4.1. Il motivo è inammissibile.
Esso non rispetta il principio d’autosufficienza poiché, in difetto di riproduzione del passo dell’atto di gravame da cui risulti che la doglianza era già stata prospettata alla CTR, come motivo d’appello, non è consentito alla Corte di valutare se la stessa censura sia proposta (inammissibilmente), per la prima volta, nel giudizio di legittimità.
5. Quinto motivo: «Si denuncia omessa motivazione circa un fatto controverso e decisivo per il giudizio in relazione all’art. 360, c. 1, n. 5 del c.p.c.».
Si addebita, infine, alla CTR di avere omesso qualunque motivazione in ordine all’irrilevanza della successiva utilizzazione del fabbricato per l’esercizio dell’impresa: «sia in punto di prova dell’inerenza sia in punto di diverso apprezzamento delle conseguenze giuridiche che da essa si potevano far discendere.» (cfr. pag. 16 del ricorso per cassazione).

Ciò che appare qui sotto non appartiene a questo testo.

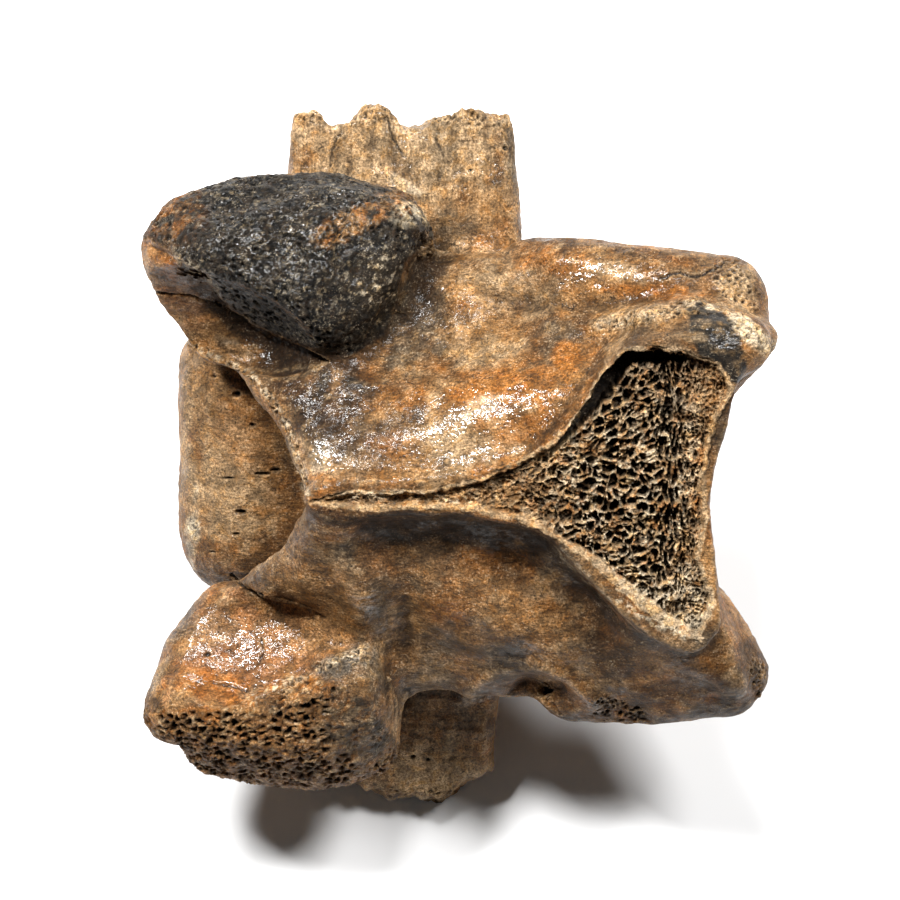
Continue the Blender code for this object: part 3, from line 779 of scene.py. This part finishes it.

5.1. Il motivo è inammissibile. Ancora una volta il profilo critico in esso contenuto è privo d’autosufficienza, in mancanza della trascrizione (nel ricorso per cassazione) del passo dell’atto di gravame da cui risulti che la doglianza era già stata prospettata alla CTR, come motivo d’appello, e non è stata fatta valere (inammissibilmente), per la prima volta, in sede di legittimità.
D’altra parte, lo stesso ricorrente riconosce che l’asserita utilizzazione dell’immobile per l’attività d’impresa è successiva all’accertamento fiscale, il che la rende irrilevante.
6. In definitiva, il ricorso va rigettato.
7. Le spese processuali del giudizio di legittimità, liquidate in dispositivo, seguono la soccombenza.
P.Q.M.
Rigetta il ricorso;
condanna il ricorrente al pagamento delle spese del giudizio di legittimità, che liquida in euro 4.000,00, a titolo di compenso, oltre alle spese prenotate a debito.